We have just released the latest update to the Open Targets Platform — 23.02.
Key highlights for this release:
This release integrates 14,611,717 evidence strings to build 6,960,486 target-disease associations between 22,274 diseases or phenotypes and 62,678 targets from the following 22 public resources:
- 2,177,595 genetic evidence from European Variation Archive (EVA)
- 782,147 genetic evidence from Open Targets Genetics
- 3,031 genetic evidence from Gene2Phenotype
- 31,995 genetic evidence from the Genomics England PanelApp
- 1,971 genetic evidence from ClinGen
- 6,254 genetic evidence from Orphanet
- 27,373 genetic evidence from Gene burden
- 4,151 genetic evidence from UniProt Literature
- 16,965 somatic evidence from European Variation Archive (EVA)
- 3,299 somatic evidence from intOGen
- 76,292 somatic evidence from the Cancer Gene Census
- 26,383 somatic evidence from Uniprot
- 612,079 drug evidence from ChEMBL
- 230,903 expression evidence from Expression Atlas
- 10,413 affected pathway evidence from Reactome
- 72,294 affected pathway evidence from SLAPenrich
- 378 affected pathway evidence from PROGENy
- 390 systems biology evidence from SysBio
- 1,298 somatic evidence from the Cancer Genome Interpreter
- 1,838 CRISPR-Cas9 (Cancer Cell Lines) evidence from Behan et al. 2019
- 1,047,024 mouse model evidence from IMPC
- 5,300,042 scientific literature evidence from co-occurence mining in Europe PMC
Additionally, the Platform now allows users to explore data on 12,854 drugs or compounds.
For more details, read the 23.02 blog post.
The evidence from Europe PMC seems to be half that from the previous release, in spite of adding patents.
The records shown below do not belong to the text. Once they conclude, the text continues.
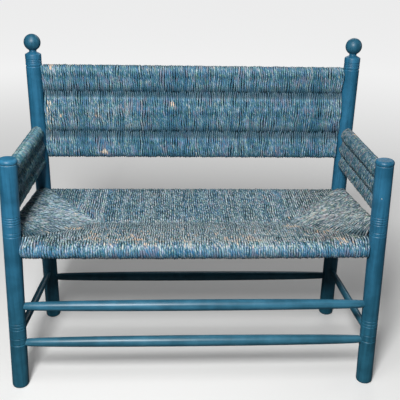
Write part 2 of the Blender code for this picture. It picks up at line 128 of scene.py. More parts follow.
class FrameSizes(bpy.types.PropertyGroup):
    """Where the posts stand and how the wood is turned."""

    width: length("Width", 0.957, "Between the axes of the rear posts")
    splay: length("Splay", 0.062, "How much wider the front posts stand at the floor than at the top")
    front_line: length("Front line", -0.19595, "Place of the front posts' axes, front to back")
    spacing: length("Spacing", 0.365, "From the front posts' axes to the rear ones at the floor")
    rake: length("Rake", 0.027, "How far the rear posts lean back by the height of the balls")
    post: length("Post", 0.047, "Diameter of a post")
    front_height: length("Front height", 0.698, "Height of a front post")
    rear_height: length("Rear height", 0.946, "Height of a rear post")
    cap: length("Cap", 0.0488, "Diameter of a front post's cap")
    cap_height: length("Cap height", 0.0125, "From the groove under the cap to its top")
    cap_dome: length("Cap dome", 0.0075, "Rounding of the cap's edge")
    ball: length("Ball", 0.0486, "Diameter of a rear post's ball")
    neck: length("Neck", 0.022, "Diameter of the neck under a ball")
    neck_length: length("Neck length", 0.0060, "Length of the neck under a ball")
    shoulder_slope: length("Shoulder slope", 0.0055, "How far a rear post's shoulder slopes down")
    ring_width: length("Ring width", 0.0030, "Width of a scribed ring")
    ring_depth: length("Ring depth", 0.0011, "Depth of a scribed ring")
    groove_width: length("Groove width", 0.0046, "Width of the deeper groove")
    groove_depth: length("Groove depth", 0.0019, "Depth of the deeper groove")
    rung_end: length("Rung end", 0.0205, "Diameter of a long rung at its ends")
    rung_middle: length("Rung middle", 0.032, "Diameter of a long rung at its middle")
    side_rung_end: length("Side rung end", 0.016, "Diameter of a side rung at its ends")
    side_rung_middle: length("Side rung middle", 0.0215, "Diameter of a side rung at its middle")
    front_rung_upper: length("Upper front rung", 0.265, "Height of the upper front rung's axis")
    front_rung_lower: length("Lower front rung", 0.145, "Height of the lower front rung's axis")
    rear_rung: length("Rear rung", 0.145, "Height of the rear rung's axis")
    side_rung_front: length("Side rung front", 0.166, "Height of a side rung's axis at the front")
    side_rung_rear: length("Side rung rear", 0.172, "Height of a side rung's axis at the rear")


class RushSizes(bpy.types.PropertyGroup):
    """How the rush cord is laid."""

    pitch: length("Pitch", 0.0063, "From one cord to the next")
    cord: length("Cord", 0.0066, "Diameter of the rush cord")
    rail: length("Rail", 0.029, "Diameter of the rails under the seat and back")
    arm_rail: length("Arm rail", 0.0265, "Diameter of the rails under the arms")
    seat_front: length("Seat front", 0.4375, "Height of the front seat rail's axis")
    seat_rear: length("Seat rear", 0.4415, "Height of the rear seat rail's axis")
    side_front: length("Side front", 0.485, "Height of a side seat rail's axis at the front")
    side_rear: length("Side rear", 0.4525, "Height of a side seat rail's axis at the rear")
    back_rails: FloatVectorProperty(
        name="Back rails", default=(0.838, 0.722, 0.592), unit="LENGTH", size=3, precision=3,
        description="Heights of the back rails' axes, top first"
    )
    arm_rails: FloatVectorProperty(
        name="Arm rails", default=(0.656, 0.609, 0.562), unit="LENGTH", size=3, precision=3,
        description="Heights of the arm rails' axes, top first"
    )
    apex_inset: length("Apex inset", 0.170, "From the seat's side to where its two mitres meet")
    seat_dip: length("Seat dip", 0.014, "How far the middle of the seat lies below the rails' axes")
    seat_thickness: length("Seat thickness", 0.016, "Thickness of the rush at the centre seam")
    seam_swell: length("Seam swell", 0.0100, "How far a mitre seam is stuffed up at its corner")
    corner_lift: length("Corner lift", 0.0080, "How far the last cords beside a post are pressed up")
    corner_reach: length("Corner reach", 0.0240, "How far from the corner the cords are pressed up")
    seat_sag: length("Seat sag", 0.0035, "How far the cords hang below the rails at mid-length")
    corner_thickness: length("Corner thickness", 0.036, "Thickness of the rush at the seat's corners")
    valley_lip: length("Valley lip", 0.0080, "How far cords stand out where they cross between rails")
    valley_overlap: length("Valley overlap", 0.0040, "How far cords reach past each other there")
    valley_turn: length("Valley turn", 0.0040, "Height over which a cord turns in to the middle there")
    wander: length("Wander", 0.0006, "How far a cord strays sideways from its line")
    ruffle: length("Ruffle", 0.0005, "How far a cord stands proud of its neighbours")
    twist: length("Twist", 0.065, "Length of cord in one full twist of its two strands")
    seat_cover: length("Seat cover", 0.0050, "How far the seat's stuffing lies under its surface")
    stuffing: length("Stuffing", 0.0008, "Thickness of the stuffing round a rail of the back or an arm")
    waist: length("Waist", 0.0035, "Half the thickness of the stuffing between two rails")
    cord_sides: IntProperty(
        name="Cord sides", default=6, min=5, max=12, description="Faces round a cord"
    )


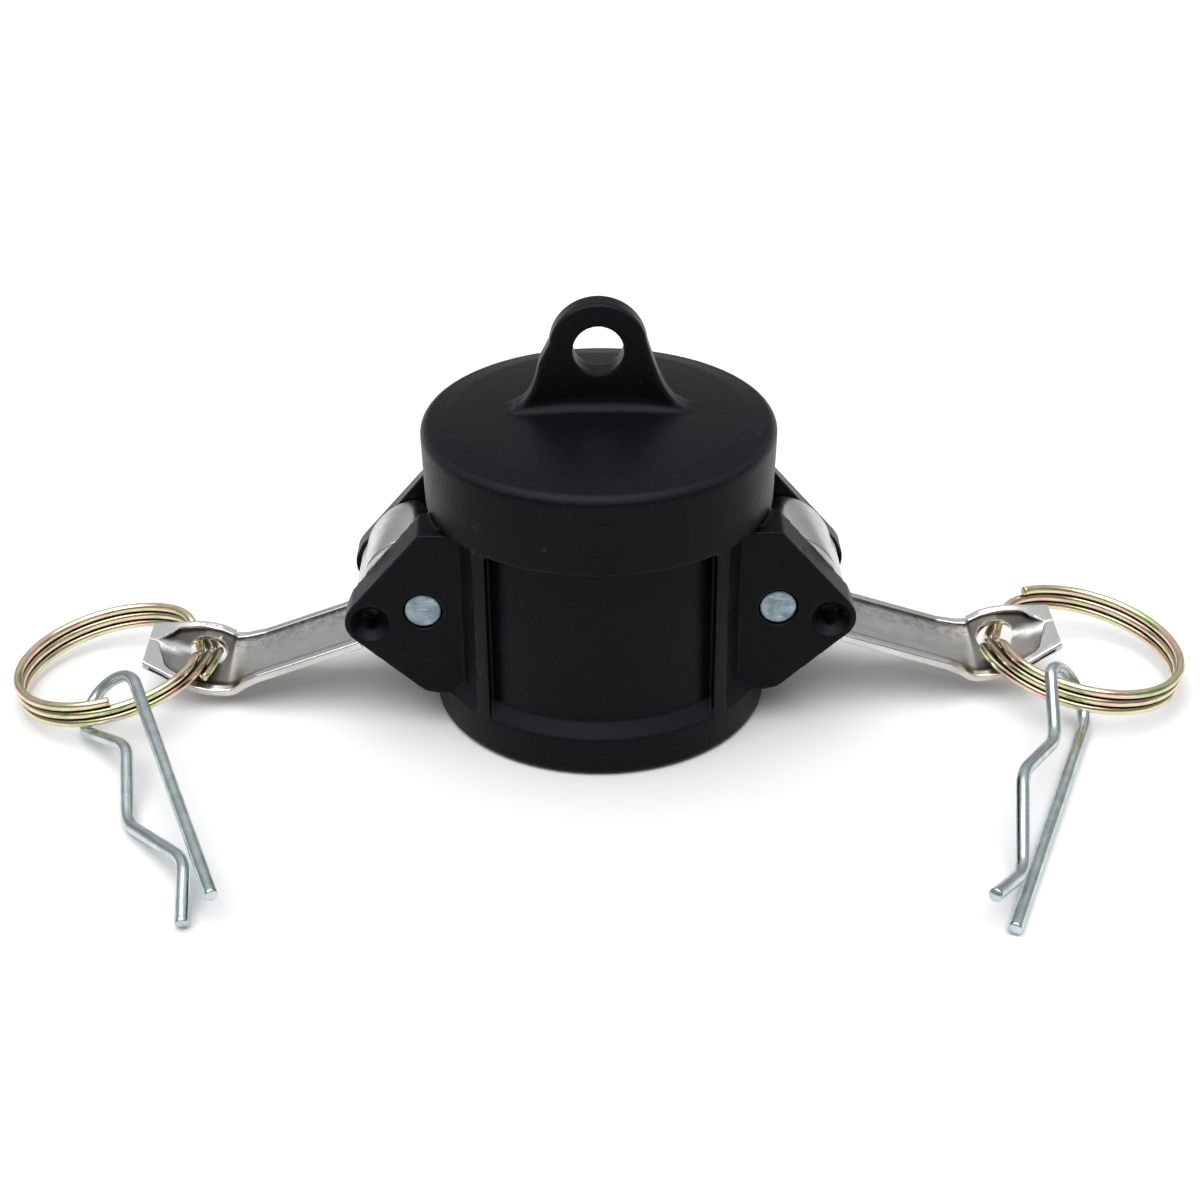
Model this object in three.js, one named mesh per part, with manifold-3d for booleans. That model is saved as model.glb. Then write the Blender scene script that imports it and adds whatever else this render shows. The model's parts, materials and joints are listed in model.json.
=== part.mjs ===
// Cam-lock dust cap, nominal 2 inch (DN 50): a moulded cap with two cam levers, each carrying a split ring and
// a hairpin safety clip. Millimetres, +Z up, the socket opening downwards and its axis on Z. Heights in this
// file are measured up from the mouth; the finished part is lowered so that its origin is the centre of the
// closed end's inner face.

import * as THREE from "three";
import Module from "manifold-3d";
import { mergeVertices } from "three/addons/utils/BufferGeometryUtils.js";

const wasm = await Module();
wasm.setup();

const GAP = 0.3;
const ROUND_SEGMENTS = 72;
const WIRE_SIDES = 10;

// Cap body
const SOCKET_R = 31.75;
const MOUTH_CHAMFER = 1.0;
const WALL_R = 34.9;
const FLANGE_R = 37.5;
const FLANGE_H = 9.2;
const SHOULDER_TOP = 12.8;
const BAND_BOTTOM = 50.0;
const BAND_BOTTOM_R = 38.1;
const BAND_TOP_R = 38.5;
const TOP_EDGE = 68.3;
const TOP_FILLET = 2.5;
const DOME_TOP = 71.0;
const CLOSED_FACE = 60.5;
const CLOSED_FACE_R = 23.0;
const GASKET_SEAT = 59.0;
const GASKET_GROOVE_R = 33.8;
const GASKET_GROOVE_BOTTOM = 52.4;

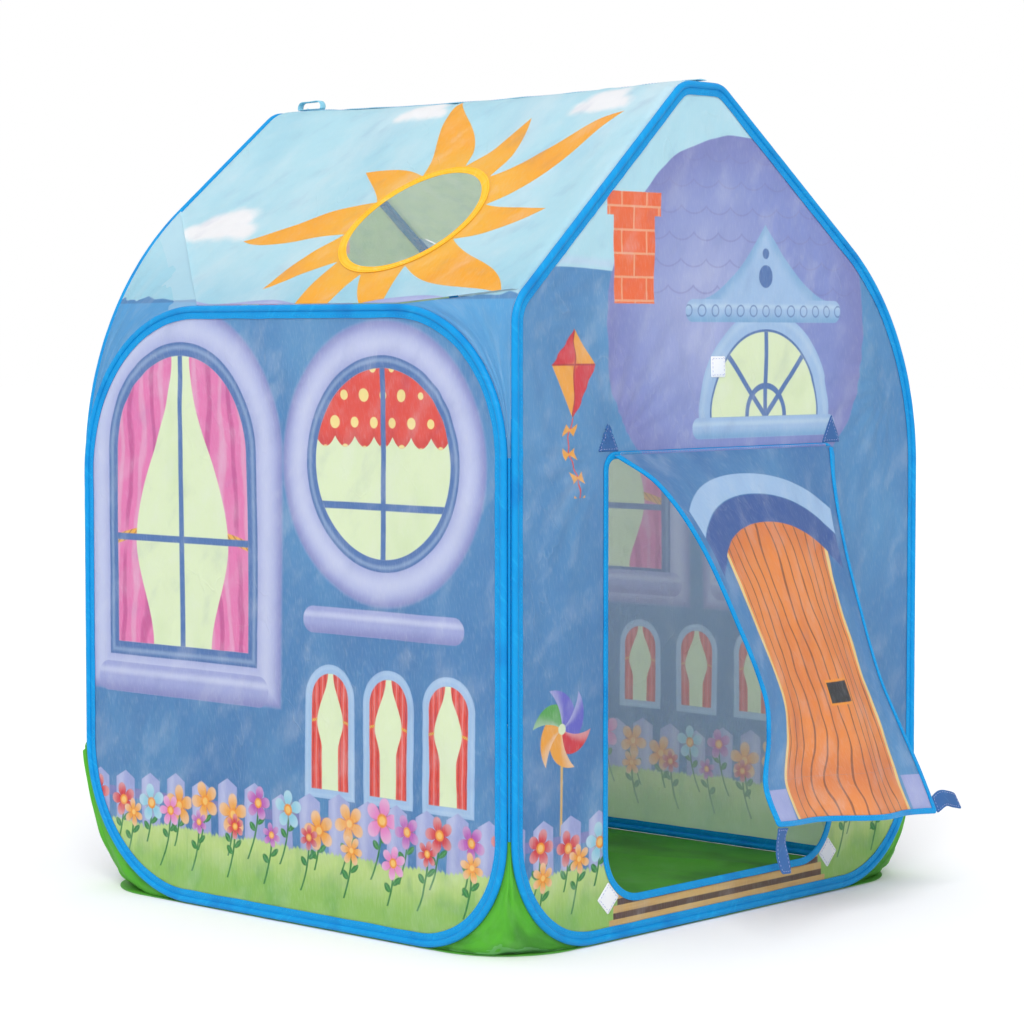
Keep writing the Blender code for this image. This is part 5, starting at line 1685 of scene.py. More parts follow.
@dataclass
class Hoop:
    """A hoop of the frame: its tape, its printed panel and its steel wire."""

    name: str
    side: Side
    corners: Corners
    drape: Drape
    tape_face: float = 0.0155
    panel_inset: float = 0.009
    stitch_inset: float = 0.0126
    tube: float = TUBE
    keep: float = 0.28
    lap_middle: float = -0.020
    lap_half: float = 0.016
    lap_thickness: float = 0.0006

    @property
    def body(self) -> str:
        """The CAD body on which the hoop rides."""
        return self.name if self.name in ("front", "rear") else f"{self.name}_wall"

    def outline(self, pitch: float = 0.004) -> list[Vector]:
        """The hoop's outer edge in its side's places."""
        return rounded(self.side_corners(), pitch)

    def side_corners(self) -> Corners:
        """The corners in the side's own places, anticlockwise."""
        if self.side.way > 0:
            return self.corners
        return tuple((-place, height, radius) for place, height, radius in reversed(self.corners))

    def build(self, wardrobe: Wardrobe, sewing: Sewing, holes: Sequence[Line] = ()) -> Panel:
        """Builds the tape and the panel and gives the wire its steel.

        Args:
            wardrobe: The finishes.
            sewing: Where the stitches are noted.
            holes: Openings in the panel.

        Returns:
            The panel, for what is sewn on it.
        """
        line = self.outline()
        form, length = taped(line, folded_tape(self.tape_face, self.tube), self.side.spot)
        self.lapped(form)
        tape = form.made(f"{self.name}_hoop_tape", wardrobe.tape, length, True)
        dress(tape, self.body, "hoop_tape", f"{self.name}_binding")
        sewing.through(self.body, moved_in(line, self.stitch_inset), self.side.spot)
        panel = Panel(self.side, moved_in(line, self.panel_inset), holes, self.drape)
        cloth = Form().shell(panel.cut, panel.surface, CLOTH_HALF)
        sheet = cloth.made(f"{self.name}_cloth", getattr(wardrobe, self.name))
        dress(sheet, self.body, "printed_wall", f"{self.name}_panel")
        crumple(sheet, self.side.out, self.side.origin, self.keep)
        panel.cut.extent()
        panel.cut.area()
        for part, steel in (("wire", wardrobe.wire), ("ferrule", wardrobe.ferrule)):
            materials = frame["nodes"][f"{self.name}_{part}"].data.materials
            materials.clear()
            materials.append(steel)
        LOG.info("%s hoop: tape %.2f m, cloth %.3f m2", self.name, length, panel.cut.area())
        return panel

    def lapped(self, form: Form) -> None:
        """Thickens the tape where its end is lapped over its start, on the lowest run."""
        for index, point in enumerate(form.points):
            along = (point - self.side.origin).dot(self.side.right)
            if point.z < 2 * self.tape_face and abs(along - self.lap_middle) < self.lap_half:
                lift = (point - self.side.origin).dot(self.side.out)
                if abs(lift) > 0.0007:
                    form.points[index] = point + self.side.out * math.copysign(self.lap_thickness, lift)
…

What caused this change? It would be useful to put a percentage change for evidence count in each of these release notes.
The drop in evidence from EuropePMC is due to a known bug in the pipeline. Because of this, we are not processing all the publications that we should be processing. We are actively working with Europe PMC to resolve this.
However, the drop in associations is less drastic, which suggests that we are not losing crucial evidence.
Thank you for your feedback about including percentage changes. However, we provide these metrics to give a sense of the amount of data and its distribution, but we do not want to place too much emphasis on the numbers, since we value the quality of the data over its quantity. The amount of evidence will fluctuate over time based on our data sources or the way we process the data, particularly with a data source like this one. In fact, we are currently introducing some changes to the pipeline that will cause the number of evidences to drop.
Out of curiosity, would you be willing to share how you use these metrics? Thank you!
Thanks, @hcornu. Can you provide a little bit more detail in terms of the number of publications not being processed? Should we continue to use the previous release for the epmc data until this bug is fixed, or a union of the two releases?
I agree with your comment about quality, not quantity, but I have found that quantity is important for QC reasons. I use it to ensure that when I am postprocessing the data something has not changed to make me lose significant amounts.
I noticed that one of the INPUT files for evidence in the 23.02 release is BZIP2 zipped (evidence-files/atlas.json.bz2) while all other files are GZIPPED, but the platform-etl-bakcend scripts and reference.conf do not specify that it is BZIP2, so the pipeline fails to process this file since it is trying to load it as text files since all evidence files are just “globbed up” I think…